Championed by the Green party, which is part of the ruling coalition at the national level, the German law was one of the most restrictive in the EU. As originally written, it would have required farmers who plant modified crops to enter that fact into a publicly accessible register. They also would potentially be financially liable if nearby farms were unable to sell their harvest as unmodified, even if it could not be determined from which place modified crops had spread.
The draft was blocked in parliament's upper house. A revised version, without the provision for a public register but with the liability issues, passed in March. One of Germany's state governments has appealed to the country's highest court to prevent the law's implementation. (See BioWorld International, April 27, 2005.)
A second law regulating agricultural biotechnology failed to pass parliament's upper house the first week of May. The ruling coalition is negotiating with the opposition over changes to the second law. The coalition hopes to win approval without watering down the liability provisions.
Renate Kuenast, minister for consumer protection, food and agriculture, framed the question of liability as one of protecting farmers who produce certified organic crops, or who simply choose not to use genetically modified organisms.
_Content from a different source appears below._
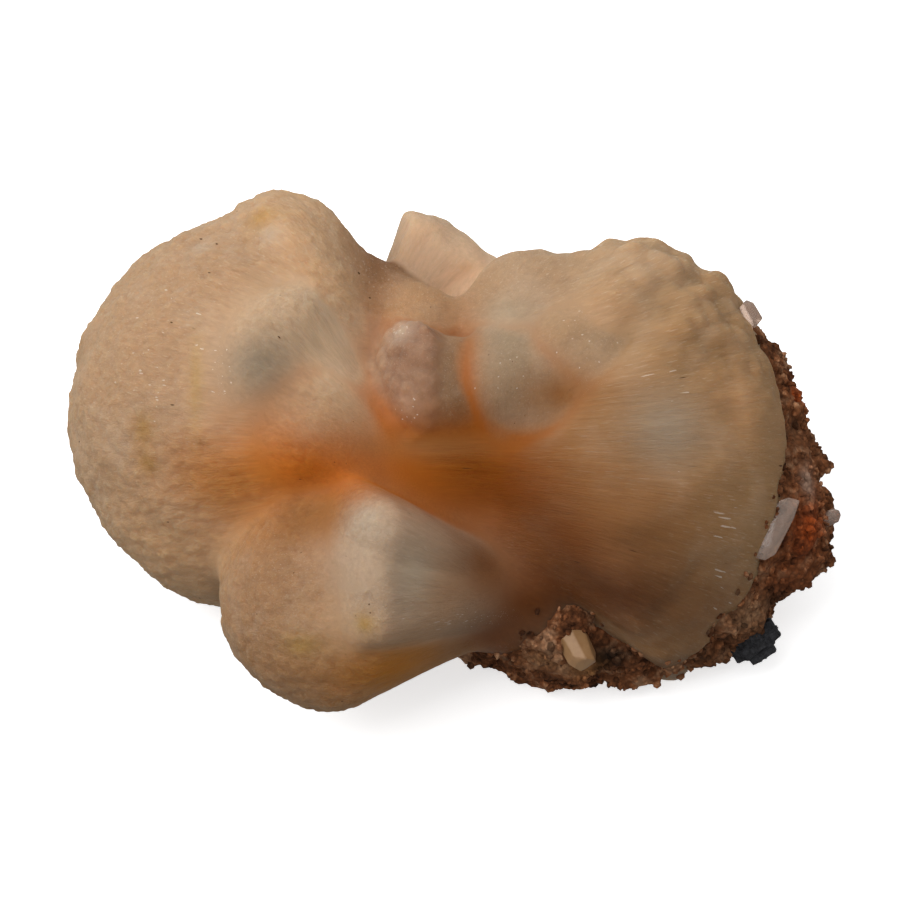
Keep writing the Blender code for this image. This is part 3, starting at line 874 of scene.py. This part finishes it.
placed = add(group, "GeometryNodeInstanceOnPoints", {
    "Points": spread.outputs["Points"], "Instance": crumb.outputs["Mesh"], "Rotation": turned.outputs[0],
    "Scale": sized.outputs[0],
})
own_tone = add(group, "FunctionNodeRandomValue", {
    2: given["Darkest"], 3: given["Palest"], 8: TONE_DRAW,
}, data_type="FLOAT")
toned = add(group, "GeometryNodeStoreNamedAttribute", {
    "Geometry": placed.outputs[0], "Name": "tone", "Value": own_tone.outputs[1],
}, data_type="FLOAT", domain="INSTANCE")
real = add(group, "GeometryNodeRealizeInstances", {0: toned.outputs[0]})
dressed = add(group, "GeometryNodeSetMaterial", {"Geometry": real.outputs[0], "Material": matrix})
add(group, "NodeGroupOutput", {"Crumbs": dressed.outputs[0]})
sprinkle = crumbs.modifiers.new("crumbs", "NODES")
sprinkle.node_group = group
sockets = {item.name: item.identifier for item in group.interface.items_tree}
for name, value in {**crumb_measures, "Seed": CRUMB_SEED}.items():
    sprinkle[sockets[name]] = value
settle(crumbs)
colour, weight = stained(read_points(crumbs.data), crust_tree, CRUST_STAINS_AND_SHADOWS)
paint_vectors(crumbs.data, "stain", colour)
paint_numbers(crumbs.data, "stained", weight)
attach(crumbs, "root")

# The chip: a splinter of the host basalt, broken along rough flat faces and still stuck in the crust.
CHIP_AXIS = (3, 2, 1)
# Half sizes in millimetres, the width of a break as a share of them, how far the breaks wander, the shares
# of the broken and of the round form, and how many bumps to the radius with their heights
CHIP_SIZES = (3.7, 3.0, 2.9)
CHIP_BREAKS = 0.55
CHIP_WANDER = 0.2
CHIP_FLAT_SHARE = 0.45
CHIP_ROUND_SHARE = 0.62
CHIP_BUMPS = ((4, 0.10), (11, 0.06))
CHIP_SUBDIVISIONS = 5
CHIP_SEED = 3


def middle_of(node):
    return (np.array(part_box(node)[0]) + np.array(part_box(node)[1])) / 2


def own_axes(along):
    """Three directions in the view: along the crystal, across it, and the third square to both."""
    along = unit(along)
    across = unit(np.cross((0.0, 0.0, 1.0), along))
    return np.array([along, across, np.cross(along, across)])


shape = bmesh.new()
made = bmesh.ops.create_icosphere(shape, subdivisions=CHIP_SUBDIVISIONS, radius=1)["verts"]
ball = np.array([v.co for v in made])
noise.seed_set(CHIP_SEED)
wandering = ball / CHIP_BREAKS + CHIP_WANDER * sampled(3 * ball, noise.noise_vector)
rough = CHIP_FLAT_SHARE * np.round(wandering) * CHIP_BREAKS + CHIP_ROUND_SHARE * ball
rough *= (1 + sum(height * sampled(across * ball, noise.noise) for across, height in CHIP_BUMPS))[:, None]
centre = to_view(middle_of("basalt_chip"))
for vertex, point in zip(made, to_world(centre + (rough * CHIP_SIZES) @ own_axes(CHIP_AXIS))):
    vertex.co = point
chip = new_object("basalt_splinter", shape)
# Fine-grained basalt: near black and dull, with a faint sheen where it broke clean
basalt, tree, output = new_material("basalt, freshly broken")
place = add(tree, "ShaderNodeTexCoord").outputs["Object"]
speckle = add(tree, "ShaderNodeTexNoise", {"Vector": place, "Scale": 1400, "Detail": 4, "Roughness": 0.7})
ramp = add(tree, "ShaderNodeValToRGB", {"Fac": speckle.outputs["Fac"]})
ramp.color_ramp.elements[0].position = 0.35
ramp.color_ramp.elements[0].color = (*linear("101013"), 1)
ramp.color_ramp.elements[1].position = 0.75
ramp.color_ramp.elements[1].color = (*linear("3E3E42"), 1)
bump = add(tree, "ShaderNodeBump", {"Height": speckle.outputs["Fac"], "Strength": 1.0, "Distance": 0.0004})
shader = add(tree, "ShaderNodeBsdfPrincipled", {
    "Base Color": ramp.outputs["Color"], "Roughness": 0.7, "IOR": 1.6, "Normal": bump.outputs[0],
    "Specular IOR Level": 0.3,
})
tree.links.new(shader.outputs[0], output.inputs["Surface"])
chip.data.materials.append(basalt)
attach(chip, "root")
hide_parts("basalt_chip")

# The small crystals: three colourless ones and a beige stub, each a short prism with bevelled ends, grown
# on the crust. For each: the node it stands for, its direction in the view, its half sizes along it,
# across it and in its thickness, its number of sides, and how far its end faces are drawn in.
CRYSTALS = {
    "clear_prism_top": ("clear_crystal_top", (1, -2, 0), (1.9, 1.5, 1.4), 5, 0.5),
    "clear_plate_side": ("clear_crystal_side", (3, 5, -1), (4.7, 1.9, 0.8), 5, 0.5),
    "clear_prism_tip": ("clear_crystal_tip", (2, 1, 0), (1.8, 1.2, 1.2), 6, 0.4),
    "beige_stub": ("stub_crystal", (1, -2, 1), (3.0, 2.1, 2.0), 7, 0.75),
}
# The prism's own length before its end faces begin, how uneven the corners are, the angle in radians under
# which two faces count as one, and the bevel in millimetres
END_SHARE = 0.72
UNEVEN_BY = 0.5
UNEVEN_ROW = 3
SAME_FACE_ANGLE = 0.02
EDGE_BEVEL = 0.08


def crystal_material(name, tint, cloud_tint, transmission, roughness):
    """A crystal that lets part of the light straight through, with a milky cloud inside."""
    material, tree, output = new_material(name)
    place = add(tree, "ShaderNodeTexCoord").outputs["Object"]
    cloud = add(tree, "ShaderNodeTexNoise", {"Vector": place, "Scale": 900, "Detail": 4})
    cloudy = add(tree, "ShaderNodeMix", {
        "Factor": cloud.outputs["Fac"], 6: (*linear(tint), 1), 7: (*linear(cloud_tint), 1),
    }, data_type="RGBA")
    shader = add(tree, "ShaderNodeBsdfPrincipled", {
        "Base Color": cloudy.outputs[2], "Roughness": roughness, "IOR": 1.5,
        "Transmission Weight": transmission,
    })
    tree.links.new(shader.outputs[0], output.inputs["Surface"])
    return material


clear_crystal = crystal_material("clear zeolite, glassy crystal faces", "C6A48E", "E2CFC0", 0.7, 0.2)
beige_crystal = crystal_material("beige calcite, etched faces", "9A7048", "B08A60", 0.15, 0.45)
for name, (node, along, sizes, sides, drawn_in) in CRYSTALS.items():
    shape = bmesh.new()
    corners = []
    for level, width in ((-1, drawn_in), (-END_SHARE, 1), (END_SHARE, 1), (1, drawn_in)):
        for side in range(sides):
            turn = 2 * math.pi * (side + 0.5) / sides
            corners.append((level, width * math.cos(turn), width * math.sin(turn)))
    own_cells = [Vector((corner, len(name), UNEVEN_ROW)) for corner in range(len(corners))]
    uneven = 1 + UNEVEN_BY * (sampled(own_cells, noise.cell_vector) - 0.5)
    local = np.array(corners) * uneven * sizes
    for point in to_world(to_view(middle_of(node)) + local @ own_axes(along)):
        shape.verts.new(point)
    bmesh.ops.convex_hull(shape, input=shape.verts)
    bmesh.ops.dissolve_limit(shape, angle_limit=SAME_FACE_ANGLE, verts=shape.verts, edges=shape.edges)
    bmesh.ops.bevel(shape, geom=shape.edges[:], offset=EDGE_BEVEL * MM, segments=2, affect="EDGES")
    bmesh.ops.recalc_face_normals(shape, faces=shape.faces)
    crystal = new_object(name, shape)
    crystal.data.materials.append(beige_crystal if node == "stub_crystal" else clear_crystal)
    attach(crystal, "root")
    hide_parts(node)

# The white table: a plain sheet of opal glass, lit a little from below, so that only the contact shadow
# shows. It doesn't throw its light back at the specimen.
TABLE_HALF_SIDE = 1.5
TABLE_GLOW = 0.62
shape = bmesh.new()
bmesh.ops.create_grid(shape, x_segments=1, y_segments=1, size=TABLE_HALF_SIDE)
floor = new_object("white_table", shape)
table_top, tree, output = new_material("opal glass, matt")
shader = add(tree, "ShaderNodeBsdfPrincipled", {
    "Base Color": (*linear("F4F4F4"), 1), "Roughness": 0.9,
    "Emission Color": (1, 1, 1, 1), "Emission Strength": TABLE_GLOW,
})
tree.links.new(shader.outputs[0], output.inputs["Surface"])
floor.data.materials.append(table_top)
floor.visible_diffuse = False
floor.visible_glossy = False

# Studio light: one big soft lamp above and to the left, and a dim surround that is darker below.
SURROUND_ABOVE = 0.58
SURROUND_BELOW = 0.24
KEY_PLACE = Vector((-0.42, -0.10, 0.82))
KEY_SIZE = 0.9
KEY_POWER = 7.5
world = bpy.data.worlds.new("dim surround")
bpy.context.scene.world = world
world.use_nodes = True
tree = world.node_tree
height = add(tree, "ShaderNodeSeparateXYZ", {0: add(tree, "ShaderNodeTexCoord").outputs["Generated"]})
level = add(tree, "ShaderNodeMapRange", {
    "Value": height.outputs["Z"], "From Min": -0.3, "From Max": 0.4, "To Min": SURROUND_BELOW,
    "To Max": SURROUND_ABOVE,
})
tree.links.new(level.outputs[0], tree.nodes["Background"].inputs["Strength"])
tree.nodes["Background"].inputs["Color"].default_value = (1, 1, 1, 1)
waist = Vector(WAIST_POINT) * MM
lamp = bpy.data.lights.new("key", "AREA")
lamp.energy = KEY_POWER
lamp.size = KEY_SIZE
key = bpy.data.objects.new("key", lamp)
key.location = KEY_PLACE
key.rotation_euler = (waist - KEY_PLACE).to_track_quat("-Z", "Y").to_euler()
bpy.context.scene.collection.objects.link(key)

# The camera looks down at 50 degrees from the front, through a long lens, with the specimen filling the
# frame as in the photograph.
PHOTO_PIXELS = 900
MM_PER_PIXEL = 0.156
LENS = 135
SENSOR = 36
AIM = (3.12, -0.78, 0)
camera = bpy.data.objects.new("camera", bpy.data.cameras.new("camera"))
camera.data.lens = LENS
camera.data.sensor_width = SENSOR
view_line = Vector((0, math.cos(LEAN_BACK), -math.sin(LEAN_BACK)))
camera.location = Vector(to_world(AIM)) - view_line * (PHOTO_PIXELS * MM_PER_PIXEL * MM * LENS / SENSOR)
camera.rotation_euler = view_line.to_track_quat("-Z", "Y").to_euler()
bpy.context.scene.collection.objects.link(camera)
bpy.context.scene.camera = camera
bpy.context.scene.view_settings.view_transform = "Standard"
"Then the question has to be, what should [an organic] farmer do if he ends up with cross-breeds, and because of this contamination, his fields cannot be certified as organic again for years, if not for decades?" asked Kuenast in an interview with the national radio. "He'll have to declare bankruptcy, close up shop."
Kuenast said that she also could see supporting a compromise that would create a liability fund to compensate farmers who lost money because their crops were found to contain genetically modified organisms.
"Not only farmers should contribute to such a fund," she said, "but also seed producers and the industry as a whole."
The opposition-led state governments are pushing back on the regulations in the November 2004 law. In negotiations over the second law, they are demanding fewer restrictions on farmers' freedom to plant modified crops.
A date for consideration of a compromise version in the upper house has not been set. Because Germany has not yet implemented the EU directive, the country could eventually be fined millions of euros for failure to live up to its obligations. No timetable for an action leading to fines has been set, and such penalties are relatively rare under EU law.